__Given request__. Search the data for the string "rigid" and extract every line where it appears.

* Start *

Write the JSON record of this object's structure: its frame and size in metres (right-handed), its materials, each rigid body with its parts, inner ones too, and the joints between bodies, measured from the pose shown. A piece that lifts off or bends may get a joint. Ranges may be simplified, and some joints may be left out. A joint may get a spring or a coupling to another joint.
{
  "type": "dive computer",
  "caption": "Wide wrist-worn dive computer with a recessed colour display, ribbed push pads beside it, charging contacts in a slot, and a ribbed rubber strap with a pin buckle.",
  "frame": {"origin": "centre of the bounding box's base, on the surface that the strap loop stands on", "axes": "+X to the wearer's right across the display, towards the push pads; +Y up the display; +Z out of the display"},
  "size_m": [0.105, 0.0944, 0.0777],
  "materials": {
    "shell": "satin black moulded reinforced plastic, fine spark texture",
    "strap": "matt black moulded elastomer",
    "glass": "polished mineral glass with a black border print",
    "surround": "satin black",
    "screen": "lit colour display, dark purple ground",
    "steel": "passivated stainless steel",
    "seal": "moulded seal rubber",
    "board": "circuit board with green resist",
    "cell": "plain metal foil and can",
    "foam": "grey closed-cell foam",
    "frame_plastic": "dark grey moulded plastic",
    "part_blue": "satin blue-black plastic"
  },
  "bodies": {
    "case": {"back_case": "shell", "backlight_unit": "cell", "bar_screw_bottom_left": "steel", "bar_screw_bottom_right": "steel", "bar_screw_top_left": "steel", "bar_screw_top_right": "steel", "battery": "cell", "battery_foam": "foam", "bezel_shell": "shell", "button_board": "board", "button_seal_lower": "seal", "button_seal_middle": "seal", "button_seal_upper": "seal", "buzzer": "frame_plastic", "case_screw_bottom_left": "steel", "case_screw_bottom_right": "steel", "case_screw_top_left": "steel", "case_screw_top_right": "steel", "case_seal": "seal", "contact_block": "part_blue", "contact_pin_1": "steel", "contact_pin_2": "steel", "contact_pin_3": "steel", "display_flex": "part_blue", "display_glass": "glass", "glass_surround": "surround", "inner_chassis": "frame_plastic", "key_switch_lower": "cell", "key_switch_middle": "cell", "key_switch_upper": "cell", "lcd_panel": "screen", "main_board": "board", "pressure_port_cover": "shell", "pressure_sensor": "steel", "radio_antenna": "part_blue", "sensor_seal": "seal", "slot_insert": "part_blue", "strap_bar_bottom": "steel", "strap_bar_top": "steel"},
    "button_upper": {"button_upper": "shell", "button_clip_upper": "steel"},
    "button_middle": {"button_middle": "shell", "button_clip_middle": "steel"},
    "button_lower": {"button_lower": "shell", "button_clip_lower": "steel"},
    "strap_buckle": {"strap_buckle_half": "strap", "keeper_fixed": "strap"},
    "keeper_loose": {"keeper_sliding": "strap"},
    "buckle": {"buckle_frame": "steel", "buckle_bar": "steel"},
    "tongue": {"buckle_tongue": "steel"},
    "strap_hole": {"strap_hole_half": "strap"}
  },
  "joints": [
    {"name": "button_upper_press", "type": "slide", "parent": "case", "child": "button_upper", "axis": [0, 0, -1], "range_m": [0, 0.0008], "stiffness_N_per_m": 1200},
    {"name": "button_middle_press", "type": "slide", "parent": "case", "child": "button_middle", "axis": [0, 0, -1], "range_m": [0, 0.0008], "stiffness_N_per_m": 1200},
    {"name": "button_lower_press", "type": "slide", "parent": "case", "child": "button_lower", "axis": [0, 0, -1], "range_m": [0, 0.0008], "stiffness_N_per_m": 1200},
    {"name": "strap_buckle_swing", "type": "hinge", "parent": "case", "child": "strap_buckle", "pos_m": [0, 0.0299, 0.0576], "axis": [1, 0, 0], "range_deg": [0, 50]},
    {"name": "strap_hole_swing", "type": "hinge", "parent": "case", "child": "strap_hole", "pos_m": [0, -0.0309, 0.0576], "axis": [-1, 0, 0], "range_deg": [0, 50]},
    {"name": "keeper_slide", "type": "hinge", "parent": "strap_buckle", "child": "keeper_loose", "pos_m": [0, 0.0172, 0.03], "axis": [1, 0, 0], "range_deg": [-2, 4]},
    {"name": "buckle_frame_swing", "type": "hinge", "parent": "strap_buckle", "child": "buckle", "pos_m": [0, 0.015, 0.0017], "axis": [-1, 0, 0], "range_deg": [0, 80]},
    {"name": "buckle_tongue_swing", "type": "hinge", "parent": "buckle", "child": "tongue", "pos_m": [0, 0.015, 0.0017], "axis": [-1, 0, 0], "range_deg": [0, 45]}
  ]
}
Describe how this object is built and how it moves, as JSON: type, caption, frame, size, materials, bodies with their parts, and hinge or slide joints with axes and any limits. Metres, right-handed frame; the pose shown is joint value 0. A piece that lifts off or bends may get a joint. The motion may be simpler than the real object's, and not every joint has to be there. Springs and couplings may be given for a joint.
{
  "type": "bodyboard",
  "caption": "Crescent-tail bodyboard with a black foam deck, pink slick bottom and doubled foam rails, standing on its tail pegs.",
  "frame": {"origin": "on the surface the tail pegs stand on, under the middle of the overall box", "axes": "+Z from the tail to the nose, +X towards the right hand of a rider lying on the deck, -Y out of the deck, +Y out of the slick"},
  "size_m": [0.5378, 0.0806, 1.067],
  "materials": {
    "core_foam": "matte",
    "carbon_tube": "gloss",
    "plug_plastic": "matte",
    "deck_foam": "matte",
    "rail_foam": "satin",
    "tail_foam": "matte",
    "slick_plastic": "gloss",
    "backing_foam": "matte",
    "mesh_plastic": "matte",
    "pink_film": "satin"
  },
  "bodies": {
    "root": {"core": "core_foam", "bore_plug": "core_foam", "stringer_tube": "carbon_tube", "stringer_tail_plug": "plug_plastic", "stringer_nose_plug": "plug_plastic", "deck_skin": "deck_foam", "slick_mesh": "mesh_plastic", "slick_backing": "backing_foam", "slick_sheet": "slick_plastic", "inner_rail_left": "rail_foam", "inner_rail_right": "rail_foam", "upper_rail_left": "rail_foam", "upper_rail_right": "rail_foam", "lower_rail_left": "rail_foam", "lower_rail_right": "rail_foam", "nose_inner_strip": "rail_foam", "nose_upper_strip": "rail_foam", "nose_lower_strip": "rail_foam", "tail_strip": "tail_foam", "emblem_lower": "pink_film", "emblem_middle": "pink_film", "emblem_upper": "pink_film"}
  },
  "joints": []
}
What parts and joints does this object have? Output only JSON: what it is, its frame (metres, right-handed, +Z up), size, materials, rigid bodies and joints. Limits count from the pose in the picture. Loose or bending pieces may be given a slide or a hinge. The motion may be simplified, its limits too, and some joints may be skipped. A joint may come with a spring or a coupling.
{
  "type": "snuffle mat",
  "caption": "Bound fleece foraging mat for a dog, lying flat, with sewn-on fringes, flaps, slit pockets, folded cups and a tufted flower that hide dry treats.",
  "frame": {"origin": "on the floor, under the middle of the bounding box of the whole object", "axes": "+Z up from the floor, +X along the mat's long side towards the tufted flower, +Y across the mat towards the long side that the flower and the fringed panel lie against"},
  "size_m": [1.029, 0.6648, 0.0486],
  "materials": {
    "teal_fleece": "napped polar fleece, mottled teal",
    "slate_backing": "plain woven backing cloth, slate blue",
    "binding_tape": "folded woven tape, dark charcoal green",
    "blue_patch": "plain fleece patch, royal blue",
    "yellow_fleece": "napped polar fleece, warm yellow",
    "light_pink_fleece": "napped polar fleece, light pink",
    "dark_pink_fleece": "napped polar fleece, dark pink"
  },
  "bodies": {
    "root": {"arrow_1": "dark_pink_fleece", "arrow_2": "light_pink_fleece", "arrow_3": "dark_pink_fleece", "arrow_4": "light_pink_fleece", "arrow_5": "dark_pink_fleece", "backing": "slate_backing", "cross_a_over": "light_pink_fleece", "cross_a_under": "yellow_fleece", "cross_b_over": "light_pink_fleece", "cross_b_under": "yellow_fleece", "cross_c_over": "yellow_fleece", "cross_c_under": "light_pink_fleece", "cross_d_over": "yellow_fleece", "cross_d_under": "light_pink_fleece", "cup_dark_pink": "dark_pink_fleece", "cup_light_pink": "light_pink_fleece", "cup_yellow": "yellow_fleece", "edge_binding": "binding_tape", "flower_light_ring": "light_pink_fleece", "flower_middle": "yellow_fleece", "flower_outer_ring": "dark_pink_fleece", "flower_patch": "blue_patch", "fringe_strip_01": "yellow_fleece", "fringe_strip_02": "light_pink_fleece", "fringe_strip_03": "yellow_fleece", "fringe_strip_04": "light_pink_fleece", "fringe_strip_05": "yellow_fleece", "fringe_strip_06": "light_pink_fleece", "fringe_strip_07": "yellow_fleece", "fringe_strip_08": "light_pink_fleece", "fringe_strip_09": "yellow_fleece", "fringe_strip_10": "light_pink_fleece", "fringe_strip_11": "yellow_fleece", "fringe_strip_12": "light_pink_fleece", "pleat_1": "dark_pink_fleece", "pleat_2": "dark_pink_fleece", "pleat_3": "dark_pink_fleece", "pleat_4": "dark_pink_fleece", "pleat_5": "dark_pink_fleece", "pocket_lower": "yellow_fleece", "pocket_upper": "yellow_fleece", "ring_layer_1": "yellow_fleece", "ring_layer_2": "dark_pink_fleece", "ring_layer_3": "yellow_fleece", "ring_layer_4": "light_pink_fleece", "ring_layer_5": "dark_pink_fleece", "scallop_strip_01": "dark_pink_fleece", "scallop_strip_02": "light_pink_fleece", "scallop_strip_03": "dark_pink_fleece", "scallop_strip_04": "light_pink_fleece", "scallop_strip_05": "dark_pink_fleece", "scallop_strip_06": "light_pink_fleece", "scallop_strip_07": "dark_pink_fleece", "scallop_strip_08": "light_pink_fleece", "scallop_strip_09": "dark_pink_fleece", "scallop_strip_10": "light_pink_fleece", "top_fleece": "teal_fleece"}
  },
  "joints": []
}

* End *

__Correct result__.
Write the JSON record of this object's structure: its frame and size in metres (right-handed), its materials, each rigid body with its parts, inner ones too, and the joints between bodies, measured from the pose shown. A piece that lifts off or bends may get a joint. Ranges may be simplified, and some joints may be left out. A joint may get a spring or a coupling to another joint.
What parts and joints does this object have? Output only JSON: what it is, its frame (metres, right-handed, +Z up), size, materials, rigid bodies and joints. Limits count from the pose in the picture. Loose or bending pieces may be given a slide or a hinge. The motion may be simplified, its limits too, and some joints may be skipped. A joint may come with a spring or a coupling.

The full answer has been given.